Pokie laws could end club industry
EXECUTIVES from the 31 licensed clubs in the federal electorate of Richmond yesterday briefed the National Party's federal leadership team on the devastating effect they claim proposed poker machine laws would have on their clubs.
Nationals leader Warren Truss and Senator Nigel Scullion heard the clubs would be forced to cut services, slash community donations and axe jobs if the laws go ahead.
Murwillumbah Services Club CEO Guy Diven, who hosted the meeting, said 79 full-time and indirect jobs his organisation provided would be put at risk.
He echoed earlier warnings voiced by the huge Twin Towns Services Club at Tweed Heads, which has warned 450 jobs were at risk.
Mr Diven said it was the first time the club bosses received “a good ear” from the federal Nationals leader.

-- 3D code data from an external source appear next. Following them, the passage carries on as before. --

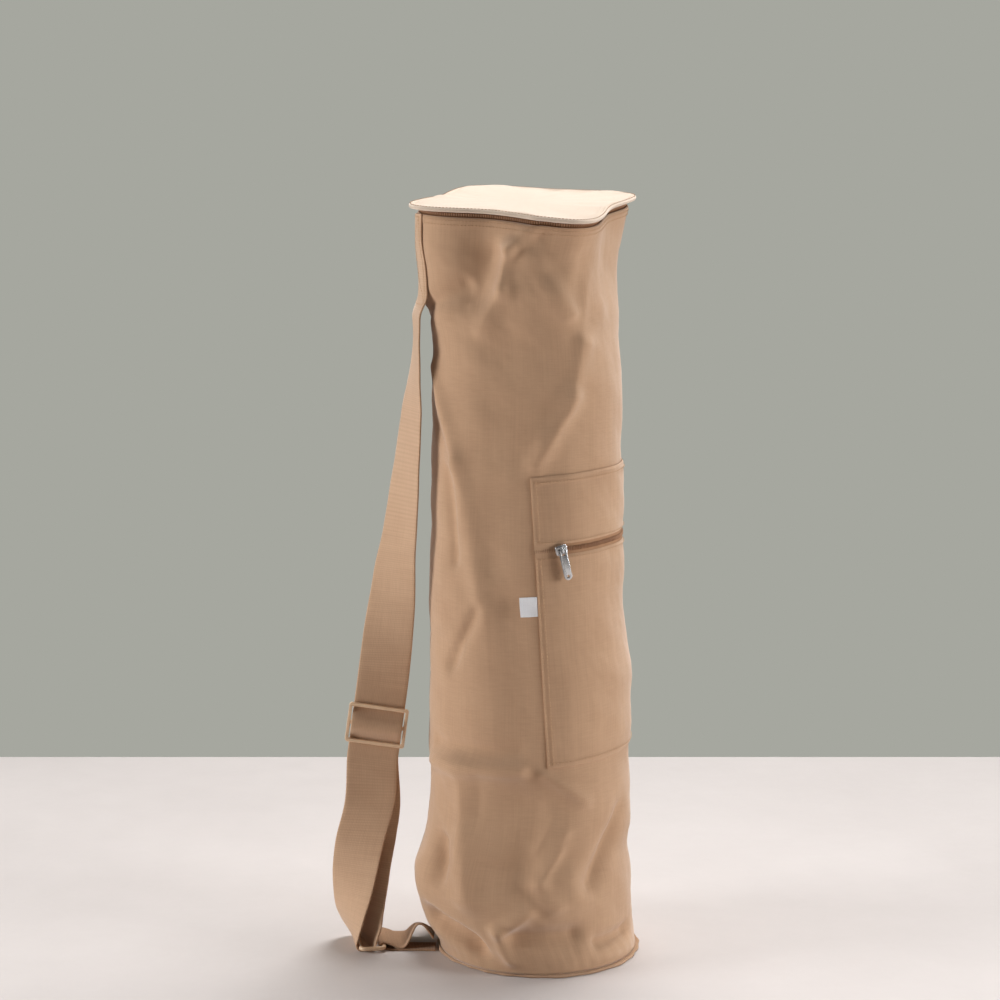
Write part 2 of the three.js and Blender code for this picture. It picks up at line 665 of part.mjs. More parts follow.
// Pull: a flat plate that hangs from its crossbar and has a round end with a small hole
function addZipPull(frame) {
  const half = pullWidth / 2;
  const bar = pullThickness / 2;
  const shape = new THREE.Shape();
  shape.moveTo(-half, bar);
  shape.lineTo(-half, half - pullLength);
  shape.absarc(0, half - pullLength, half, Math.PI, 2 * Math.PI);
  shape.lineTo(half, bar);
  shape.closePath();
  const slotHalf = bailWidth / 2 + 3 * gap;
  const slotEnd = bailSpan / 2 + bailWire + bailRise + gap;
  const slot = new THREE.Path([
    new THREE.Vector2(-slotHalf, -bar),
    new THREE.Vector2(slotHalf, -bar),
    new THREE.Vector2(slotHalf, -slotEnd),
    new THREE.Vector2(-slotHalf, -slotEnd),
  ]);
  const hole = new THREE.Path();
  hole.absarc(0, half - pullLength, pullHole, 0, 2 * Math.PI, true);
  shape.holes.push(slot, hole);
  const sheet = plate(shape, pullThickness);
  sheet.translate(0, 0, -pullThickness / 2);
  sheet.rotateX(Math.PI / 2);
  const mesh = place("zip_pull", sheet, silver, frame);
  mesh.position.y = sliderThickness + bailRise;
}

// Width direction of the strap for a turn away from the front and a roll to the right.
function acrossOf(turn, roll = 0) {
  return new THREE.Vector3(Math.cos(radians(turn)), -Math.sin(radians(turn)), -Math.sin(radians(roll)));
}

function fallRow({ height, out, forward, turn }) {
  const centre = new THREE.Vector3(-out * bagRadius, -forward * bagRadius, height * bagHeight);
  return { centre, across: acrossOf(turn) };
}

function plyRow({ height, out, forward, turn }) {
  const centre = new THREE.Vector3(-ringOut - out * ringSpacing, -forward * bagRadius, height * bagHeight);
  return { centre, across: acrossOf(turn) };
}

// Rows of the strap where it is sewn flat against the side of the bag, clear of the cloth
function sewnRows() {
  const outward = new THREE.Vector3(Math.cos(radians(strapAngle)), Math.sin(radians(strapAngle)), 0);
  const across = upward.clone().cross(outward);
  const edge = gap / bagHeight;
  return [1 - edge, 0.96, 0.91, strapLeaves].map((share) => {
    const middle = facePoint(strapAngle, share);
    let reach = 0;
    for (let turn = -20; turn <= 20; turn += 2) {
      for (const near of [-0.02, 0, 0.02]) {
        const spot = facePoint(strapAngle + turn, Math.min(share + near, 1));
        reach = Math.max(reach, spot.sub(middle).dot(outward));
      }
    }
    const centre = middle.addScaledVector(outward, reach + gap + gap + strapThickness / 2);
    return { centre, across };
  });
}

// Point in the slider's own section: down its length from the top edge, and out of its face.
function glideSpot(down, out) {
  const roll = radians(glideRoll);
  const centre = new THREE.Vector3(-glideOut, -glideForward, glideHeight);
  const below = new THREE.Vector3(-Math.sin(roll), 0, -Math.cos(roll));
  return centre.addScaledVector(below, down - glideSpan / 2).add(new THREE.Vector3(0, -out, 0));
}

function glideRows(places) {
  return places.map(([down, out]) => ({ centre: glideSpot(down, out), across: acrossOf(0, glideRoll) }));
}

// Arc of band rows round a bar of the ring, from one angle to another seen from the front.
function barRows(bar, across, from, to, steps) {
  const reach = ringWire / 2 + gap + strapThickness / 2;
  const sideways = upward.clone().cross(across).normalize();
  return Array.from({ length: steps + 1 }, (_, k) => {
    const turn = radians(from + ((to - from) * k) / steps);
    const centre = bar.clone().addScaledVector(sideways, reach * Math.cos(turn));
    centre.z += reach * Math.sin(turn);
    return { centre, across };
  });
}

const barAcross = acrossOf(90 - ringTurn);
const barLift = strapThickness + gap + ringWire / 2;

function barCentre(side) {
  const sideways = upward.clone().cross(barAcross);
  const centre = new THREE.Vector3(-ringOut, ringBack, barLift);
  return centre.addScaledVector(sideways, (side * ringSpacing) / 2);
}

// One strap: sewn at the top, through the slider, round the ring and back to the slider's bar
function addStrap() {
  const middle = glideSpan / 2;
  const behind = glideThickness / 2 + strapThickness / 2 + gap + 0.3;
  const over = behind + strapThickness + 0.8;
  const back = behind + strapThickness + 1.2;
  const barSide = glideBar / 2 + strapThickness / 2 + 2 * gap;
  const round = behind - 0.5;
  const down = [
    [-18, -behind],
    [-6, -behind],
    [glideBar + 1, -behind],
    [middle - 8, 0.25 * over],
    [middle - 4, 0.85 * over],
    [middle, over],
    [middle + 4, 0.85 * over],
    [middle + 9, 0.2 * over],
    [glideSpan - glideBar - 1, -behind],
    [glideSpan + 5, -behind],
    [glideSpan + 14, -behind],
  ];
  const up = [
    [glideSpan + 10, -back],
    [glideSpan - 2, -back],
    [middle + 9, -back + 0.4],
    [middle + 4, -behind - 0.8],
    [middle, -behind],
    [middle - barSide + 0.5, -round],
    [middle - barSide, 0],
    [middle - barSide + 0.5, round],
    [middle, behind + 0.1],
    [middle + barSide - 0.2, round],
    [middle + barSide + 1.3, 0.4],
    [middle + barSide + 3.5, -1.1],
  ];
  const rows = [
    ...sewnRows(),
    ...strapFalls.map(fallRow),
    ...glideRows(down),
    ...frontPly.map(plyRow),
    ...floorPly.map(plyRow),
    ...backPly.map(plyRow),
    ...glideRows(up),
  ];
  place("shoulder_strap", bandGeometry(smoothStations(rows), strapWidth, strapThickness), webbing);
}

// Slider with three bars that the strap is woven through
function addStrapSlider() {
  const width = strapWidth + 2 * (glideRail + 1);
  const shape = roundedRectangle(width, glideSpan, glideCorner);
  const slotWidth = width - 2 * glideRail;
  const slotHeight = (glideSpan - 3 * glideBar) / 2;
  for (const side of [-1, 1]) {
    const rise = (side * (slotHeight + glideBar)) / 2;
    const slot = new THREE.Path([
      new THREE.Vector2(-slotWidth / 2, rise - slotHeight / 2),
      new THREE.Vector2(slotWidth / 2, rise - slotHeight / 2),
      new THREE.Vector2(slotWidth / 2, rise + slotHeight / 2),
      new THREE.Vector2(-slotWidth / 2, rise + slotHeight / 2),
    ]);
    shape.holes.push(slot);
  }
  const frame = plate(shape, glideThickness);
  frame.translate(0, 0, -glideThickness / 2);
  frame.rotateX(Math.PI / 2);
  const mesh = place("strap_slider", frame, creamPlastic);
  mesh.rotation.y = radians(glideRoll);
  mesh.position.set(-glideOut, -glideForward, glideHeight);
}

// Rectangular ring of round wire that lies flat between the strap and the anchor loop
function addRing() {
  const length = strapWidth + 4 + ringWire;
  const outline = roundedRectangle(ringSpacing, length, ringCorner).extractPoints(3).shape;
  const sideways = upward.clone().cross(barAcross).normalize();
  const centre = new THREE.Vector3(-ringOut, ringBack, barLift);
  const first = outline[0];
  const open = outline.filter((p, k) => k === 0 || p.distanceTo(first) > 0.01);
  const corners = open.map((p) => centre.clone().addScaledVector(sideways, p.x).addScaledVector(barAcross, -p.y));
  place("strap_ring", wireLoopGeometry(corners, upward, ringWire / 2, 6), creamPlastic);
}

// Folded webbing from the base seam round the ring's near bar, stitched and then arched back
function addAnchorLoop() {
  const seam = bagRadius + baseFlange + gap;
  const bar = barCentre(1);
  const floor = strapThickness / 2 + gap / 2;
  const flat = floor + strapThickness + gap;
  const stretch = -seam - bar.x;
  const fromSeam = (share, height, turn, roll = 0) => ({
    centre: new THREE.Vector3(-seam - share * stretch, share * bar.y, height),
    across: acrossOf(90 - turn, -roll),
  });
  const arched = (share, rise, turn) => fromSeam(share, rise * anchorArch, turn, rise * anchorRoll);
  const rows = [
    fromSeam(0, floor, 0),
    fromSeam(0.3, floor, 3),
    fromSeam(0.65, floor, 6),
    ...barRows(bar, barAcross, 270, 90, 6),
    fromSeam(0.84, flat + 2.2, 8),
    fromSeam(0.76, flat + 0.4, 7),
    fromSeam(0.62, flat + 0.3, 7),
    arched(0.52, 0.36, 6),
    arched(0.44, 0.7, 5),
    arched(0.35, 0.96, 4),
    arched(0.24, 0.95, 3),
    arched(0.13, 0.72, 2),
    arched(0.035, 0.48, 0),
  ];
  place("anchor_loop", bandGeometry(smoothStations(rows), anchorWidth, strapThickness), webbing);
}

addBody();
addBase();
addLid();
addLidZip();
addLidSlider();
addPocket();
const zip = zipFrame();
addZipSlider(zip);
addZipPull(zip);
addStrap();
addStrapSlider();
addRing();
addAnchorLoop();

export default bag;
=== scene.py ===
import math
import bpy
import numpy as np
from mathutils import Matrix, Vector


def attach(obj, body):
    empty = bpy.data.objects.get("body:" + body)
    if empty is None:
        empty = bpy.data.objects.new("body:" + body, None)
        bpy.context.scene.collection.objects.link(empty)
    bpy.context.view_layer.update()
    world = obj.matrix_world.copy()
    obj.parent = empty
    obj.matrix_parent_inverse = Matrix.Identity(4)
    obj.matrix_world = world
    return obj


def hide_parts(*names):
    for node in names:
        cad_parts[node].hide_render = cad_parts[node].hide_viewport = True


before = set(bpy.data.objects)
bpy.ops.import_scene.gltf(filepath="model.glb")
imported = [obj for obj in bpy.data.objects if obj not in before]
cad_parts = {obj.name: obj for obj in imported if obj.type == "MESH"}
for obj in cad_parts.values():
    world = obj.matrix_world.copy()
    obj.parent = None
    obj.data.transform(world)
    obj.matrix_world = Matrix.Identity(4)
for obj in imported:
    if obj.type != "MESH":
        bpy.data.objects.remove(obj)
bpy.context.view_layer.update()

print("frame loaded")

# camera: a long lens a little above the lid's height, tipped down
cameraPlace = {"at": (-0.036, -2.11, 0.75), "tipDown": 8.65, "lens": 82.8}
bpy.ops.object.select_all(action="DESELECT")
bpy.ops.object.camera_add(location=cameraPlace["at"])
photoCamera = bpy.context.object
photoCamera.name = "photoCamera"
photoCamera.rotation_euler = (math.radians(90 - cameraPlace["tipDown"]), 0, 0)
photoCamera.data.lens = cameraPlace["lens"]
photoCamera.data.sensor_width = 36
bpy.context.scene.camera = photoCamera

# the form of the bag, the same as in the source, in metres
bag = {
    "height": 0.700, "radius": 0.090, "wall": 0.002, "foot": 0.0033, "lidEdge": 0.004,
    "zipHeight": 0.0045, "tiltBack": math.tan(math.radians(6)),
    "tiltRight": math.tan(math.radians(-0.5)), "levelLine": 0.058, "cornerAngle": 25, "gap": 0.0003,
}
bodyTop = bag["height"] - bag["lidEdge"] - bag["zipHeight"]
bodySpan = bodyTop - bag["foot"]

# height share, middle to the right, half width, half depth, corners (shares of the radius)
sectionRows = np.array([
    (0.0, 0.0, 1.035, 1.035, 0), (0.013, -0.02, 1.045, 1.04, 0), (0.04, -0.1, 1.09, 1.04, 0),
    (0.09, -0.15, 1.13, 1.08, 0), (0.12, -0.15, 1.12, 1.06, 0), (0.145, -0.135, 1.08, 1.05, 0),
    (0.18, -0.095, 1.06, 1.04, 0), (0.22, -0.08, 1.045, 1.03, 0), (0.31, -0.1, 1.04, 1.02, 0),
    (0.39, -0.095, 1.035, 1.01, 0), (0.43, -0.12, 1.005, 1.0, 0), (0.49, -0.145, 0.99, 0.99, 0),
    (0.57, -0.13, 0.983, 0.98, 0), (0.65, -0.13, 0.975, 0.97, 0), (0.77, -0.12, 0.97, 0.97, 0.01),
    (0.84, -0.139, 0.953, 0.97, 0.03), (0.88, -0.183, 0.985, 0.985, 0.05),
    (0.925, -0.2, 0.98, 0.985, 0.075), (0.96, -0.188, 0.997, 0.995, 0.1),
    (1.0, -0.155, 1.01, 1.005, 0.125),
])

# where the top has slumped below the lid's plane: angle, depth and reach (shares of the radius)
slumpRows = [(297, 0.064, 0.62), (146, 0.018, 0.5)]

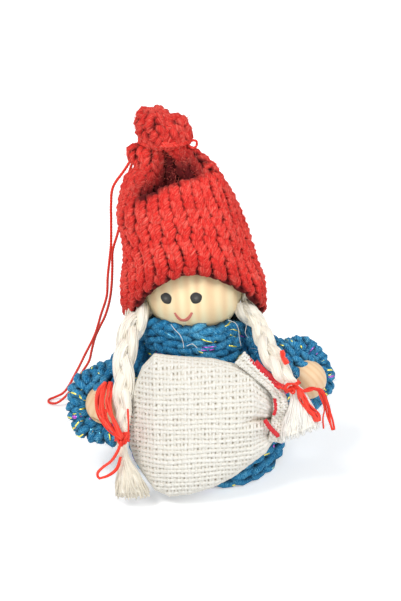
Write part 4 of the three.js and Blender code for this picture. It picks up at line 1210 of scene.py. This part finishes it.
# The sack's middle plane leans back: how far in front of the axis it is at two heights.
SACK_LEAN = ((12.46, 21.97), (35.6, 16.67))
# Each row is a share of the width, the lower and upper edge there as shares of the height,
# and the share of the full thickness.
SACK_OUTLINE = np.array([
    [0, 0.38, 0.6, 0.06], [0.04, 0.26, 0.8, 0.22], [0.1, 0.165, 0.95, 0.46], [0.18, 0.06, 1.04, 0.72],
    [0.28, 0.02, 1.03, 0.88], [0.42, 0.04, 1.02, 0.98], [0.58, 0.09, 1.01, 1],
    [0.73, 0.17, 0.97, 0.94], [0.86, 0.27, 0.9, 0.8], [0.95, 0.33, 0.81, 0.56], [1, 0.4, 0.73, 0.28],
    [1.03, 0.55, 0.63, 0.2],
])
SACK_SLOPE = math.atan2(SACK_LEAN[0][1] - SACK_LEAN[1][1], SACK_LEAN[1][0] - SACK_LEAN[0][0])
SACK_UP = np.array([0.0, math.sin(SACK_SLOPE), math.cos(SACK_SLOPE)])
SACK_OUT = np.array([0.0, -math.cos(SACK_SLOPE), math.sin(SACK_SLOPE)])


def sack_plane(height):
    (low, near), (high, far) = SACK_LEAN
    return -lerp(near, far, (height - low) / (high - low))


def sack_edges(share):
    """The middle height, half height and fullness of the sack at a share of its width."""
    low, high, full = columns(SACK_OUTLINE, share)
    return SACK_BOTTOM + (low + high) / 2 * SACK_RISE, (high - low) / 2 * SACK_RISE, full


def sack_crease(share, level, face):
    """The fold in front that runs into the neck, along which the threads are also painted darker as painted
    shade.
    """
    return bump(level, 0.06, 0.09) * smoothstep(share, 0.76, 0.93) * (face > 0)


def sack_point(share, level, face, lift=0.0):
    """A point of the sack: share of its width, level from -1 at its lower edge to 1 at its
    upper one, and face 1 in front or -1 behind."""
    height, half, full = sack_edges(share)
    x = lerp(SACK_LEFT, SACK_RIGHT, share)
    level = np.clip(level, -1, 1)
    swell = np.sqrt(np.clip(1 - np.abs(level) ** (2 / 0.85), 0, 1))
    thick = full * SACK_THICK
    gather = smoothstep(share, 0.72, 1.0)
    pleat = gather * 0.7 * np.cos(9 * level + 0.6) * swell
    fold = -2.8 * sack_crease(share, level, face)
    soft = 0.22 * np.sin(9 * share + 3 * level + 1) + 0.18 * np.sin(5 * level - 7 * share)
    out = 0.55 * thick + face * (thick * swell + (pleat + fold + soft) * swell + lift)
    middle = np.stack([x + 0 * level, sack_plane(height) + 0 * level, height + 0 * level], axis=-1)
    return shifted(middle, half * level, SACK_UP, out, SACK_OUT)


def row_tilt(share):
    """How far a row of the weave sags towards the sack's left end."""
    return -1.6 * np.clip(1 - share / 0.6, 0, 1) ** 1.3


# How far apart the cloth's upright threads and its rows are, how far they pass over and under
# each other, and the radii of an upright thread, a row and an edge.
WARP = 0.83
WEFT = 1.22
WEAVE = 0.13
WARP_RADIUS = 0.42
WEFT_RADIUS = 0.54
EDGE_RADIUS = 0.45
RUFFLE_RADIUS = 0.34


# A thread of the sack's cloth. Its light is painted shade: 1 leaves it lit, less paints it darker.
def cloth_thread(skein, path, radius, rng, light=None, sides=8):
    shade = rng.uniform(0.35, 0.75)
    skein.tubes(path, radius, sides=sides, hint=SACK_OUT, shade=shade, front=light)


def sack():
    """Upright threads and rows that pass over and under each other, in front and behind, and
    a few along both edges."""
    first_x, first_row = SACK_LEFT + 0.4, SACK_BOTTOM + 0.4
    skein = Skein()
    rng = np.random.default_rng(71)
    # Painted shade: every thread is painted darker along the crease, and its sides towards the cloth's deep
    # colour.
    for number, x in enumerate(np.arange(first_x, SACK_RIGHT + 0.6, WARP)):
        share = (x - SACK_LEFT) / (SACK_RIGHT - SACK_LEFT)
        centre, half, _ = sack_edges(share)
        count = max(int(2 * half / WEFT), 2)
        level = np.sin(np.linspace(-math.pi / 2, math.pi / 2, 7 * count))
        height = centre + level * half
        over = WEAVE * np.cos(math.pi * ((height - row_tilt(share) - first_row) / WEFT + number))
        thread = WARP_RADIUS * (1 - 0.1 * bump(share, 0.55, 0.03)) * rng.uniform(0.95, 1.05)
        for face in (1, -1):
            jitter = 0.003 * np.sin(0.6 * height + rng.uniform(0, 6.3)) + rng.normal() * 0.0012
            path = sack_point(share + jitter, level, face, over)
            cloth_thread(skein, path, thread, rng, 1 - 0.85 * sack_crease(share, level, face))
    grid = np.linspace(0.0, 1.03, 260)
    centre, half, _ = sack_edges(grid)
    x = lerp(SACK_LEFT, SACK_RIGHT, grid)
    for number, row in enumerate(np.arange(first_row, SACK_BOTTOM + SACK_RISE + 1.6, WEFT)):
        level = (row + row_tilt(grid) - centre) / half
        level = np.where(grid > 0.86, np.interp(0.86, grid, level), level)
        inside = np.abs(level) < 0.95
        if inside.sum() < 6:
            continue
        share, level = grid[inside], level[inside]
        over = -WEAVE * np.cos(math.pi * ((x[inside] - first_x) / WARP + number))
        thread = WEFT_RADIUS * (1 - 0.1 * bump(number, 14, 2)) * rng.uniform(0.95, 1.05)
        for face in (1, -1):
            jitter = 0.008 * np.sin(0.5 * x[inside] + rng.uniform(0, 6.3))
            path = sack_point(share, level + jitter, face, over)
            cloth_thread(skein, path, thread, rng, 1 - 0.85 * sack_crease(share, level, face))
    over = -WEAVE * np.cos(math.pi * (x - first_x) / WARP)
    for level in (0.998, 0.975, 0.935):
        for end, face in ((1, 1), (1, -1), (-1, 1), (-1, -1)):
            path = sack_point(grid, np.full(len(grid), end * level), face, over)
            skein.tubes(path, EDGE_RADIUS, sides=8, hint=SACK_OUT, shade=0.55, front=1)
    made = skein.piece("sack_weave", "torso", SACK_THREAD, "sack_cloth", ["sack_cloth"])
    backing = Skein()
    share, turn = np.meshgrid(np.linspace(0.005, 1.0, 60), circle(64), indexing="ij")
    face = np.where(np.cos(turn) >= 0, 1, -1)
    backing.sheet(sack_point(share, np.sin(turn) * 0.985, face, -0.36), closed_across=True)
    backing.piece("sack_filling", "torso", SACK_INSIDE, "wadding", ["sack_stuffing"])


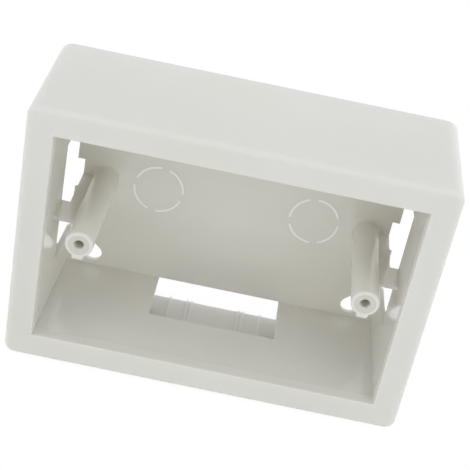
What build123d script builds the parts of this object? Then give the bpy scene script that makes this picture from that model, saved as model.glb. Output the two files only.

They had previously had a number of meetings with Richmond Labor MP Justine Elliot, whom he said was “sympathetic in private and maintains the government line in public”.
“This is a fight for the survival of all clubs,” Mr Diven said.
“The first thing we would do is close the Murwillumbah Sports Club, which we took over last year when it was in financial distress.”
“We would have to severely wind back services at our main club, which would lead to reduced employment.”
Mr Truss said the Coalition had not yet seen the legislation, but had voiced concerns about its impact on clubs and inability to control other forms of problem gambling.
“The impact of the proposed measure would be very much greater in New South Wales than in any other state,” he said.
“If the measures are introduced ... they would lead to the closures or loss of revenue of clubs.”